British Prime Minister David Cameron told ITV Thursday that he hadn't see the interview but, "it's a silly thing to say."

As a BBC employee, Clarkson is essentially paid by the same British taxpayers who he was calling to have executed.

UPDATE: As several of the commenters have noted, the full context of Clarkson's remarks show that he was most likely making a point about how the BBC wants all opinions to be "balanced" with a counterpoint.

"It is evident he is adopting a different persona for comedic effect as he says this, shifting his weight before he says it," Calum Nicholson wrote for The Huffington Post. "He is role-playing, in order to satirise the BBC's need for 'balance'. To balance, in this case, his expressed opinion that the strikes are a good thing."

"It looks like this has been missed by even his defenders.

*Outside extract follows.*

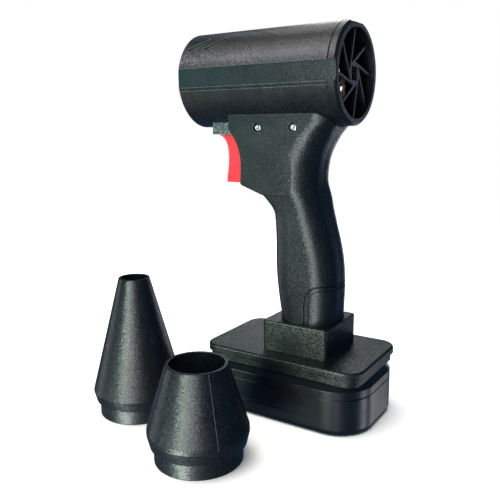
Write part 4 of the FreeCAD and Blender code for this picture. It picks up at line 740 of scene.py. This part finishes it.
# The profile goes from the bore's front edge round the hollow and the rim, and back along the bore.
hub_mesh = turned("fan_hub", [
    (SHAFT_RADIUS, hub_front), (5.2, hub_front), (5.6, hub_front + 3), (11.6, hub_front + 3),
    (12.0, hub_front + 0.2), (HUB_RADIUS - 0.3, hub_front), (HUB_RADIUS, hub_front + 0.3),
    (HUB_RADIUS, hub_rear - 0.2), (HUB_RADIUS - 0.2, hub_rear), (SHAFT_RADIUS, hub_rear),
    (SHAFT_RADIUS, hub_front)], HUB_SIDES, ALONG_BARREL)


def ring_of(tree, shape, count, centre):
    """Copies of a shape, turned about X in equal steps and moved to the centre."""
    seats = add(tree, "GeometryNodeMeshLine", {"Count": count, "Offset": (0, 0, 0)})
    number = add(tree, "GeometryNodeInputIndex")
    part_turn = add(tree, "ShaderNodeMath", {0: number, 1: count}, operation="DIVIDE")
    full_turn = add(tree, "ShaderNodeMath", {0: part_turn, 1: math.tau}, operation="MULTIPLY")
    round_axis = add(tree, "FunctionNodeAxisAngleToRotation", {"Axis": (1, 0, 0), "Angle": full_turn})
    ring = add(tree, "GeometryNodeInstanceOnPoints", {
        "Points": seats, "Instance": shape, "Rotation": round_axis})
    return add(tree, "GeometryNodeTransform", {"Geometry": ring, "Translation": centre})


wheel_tree, given = new_tree(
    "ring_of_blades", Hub="Geometry", Blade="Object", Count="Int", Centre="Vector")
blade_ring = ring_of(wheel_tree, pattern(wheel_tree, given["Blade"]), given["Count"], given["Centre"])
joined = add(wheel_tree, "GeometryNodeJoinGeometry", {"Geometry": blade_ring})
wheel_tree.links.new(given["Hub"], joined.inputs[0])
close_tree(wheel_tree, given, joined)
dressed("impeller_dressed", hub_mesh, wheel_tree, "rotor", "impeller_plastic", ["impeller"],
        Blade=blade_mesh, Count=BLADE_COUNT, Centre=wheel_middle)

# %% [markdown]
# ## The motor's windings
# Inside the can, enamelled copper wire is wound in twelve small coils round the
# stator. The frame has one plain ring there. A coil is a spiral that is squeezed to
# an oval, given the wire's thickness, and turned round the shaft twelve times. All
# of that follows a rule, so the tree makes it from a few numbers.

# %% Windings
COIL_COUNT = 12
COIL_TURNS = 7.0
COIL_STEPS = 20
WIRE_RADIUS = 0.27
WIRE_SIDES = 6
COIL_HALF_WIDTH = 1.75
COIL_HEIGHT = 3.3
COIL_END_ROOM = 0.1
COIL_TOP_ROOM = 0.2


def tube(tree, curve, radius, sides):
    """A curve that is given a round section."""
    section = add(tree, "GeometryNodeCurvePrimitiveCircle", {"Resolution": sides, "Radius": radius})
    return add(tree, "GeometryNodeCurveToMesh", {
        "Curve": curve, "Profile Curve": section.outputs[0], "Fill Caps": True})


ring_low, ring_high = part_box("motor_windings")
coil_half_length = (ring_high.x - ring_low.x) / 2 - (WIRE_RADIUS + COIL_END_ROOM) * MM
coil_seat = (ring_high.z - ring_low.z) / 2 - COIL_HEIGHT * MM - (WIRE_RADIUS + COIL_TOP_ROOM) * MM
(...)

Probably because he transitions into this persona with barely a pause, and delivers the lines in complete dead-pan. And so unless you are paying close attention, it is perhaps not wholly obvious."

Clarkson has since clarified that the remarks were not meant to be taken seriously, but "[i]f the BBC and I have caused any offence, I'm quite happy to apologise for it alongside them."

As of Monday, the BBC had received more than 30,000 complaints about Clarkston.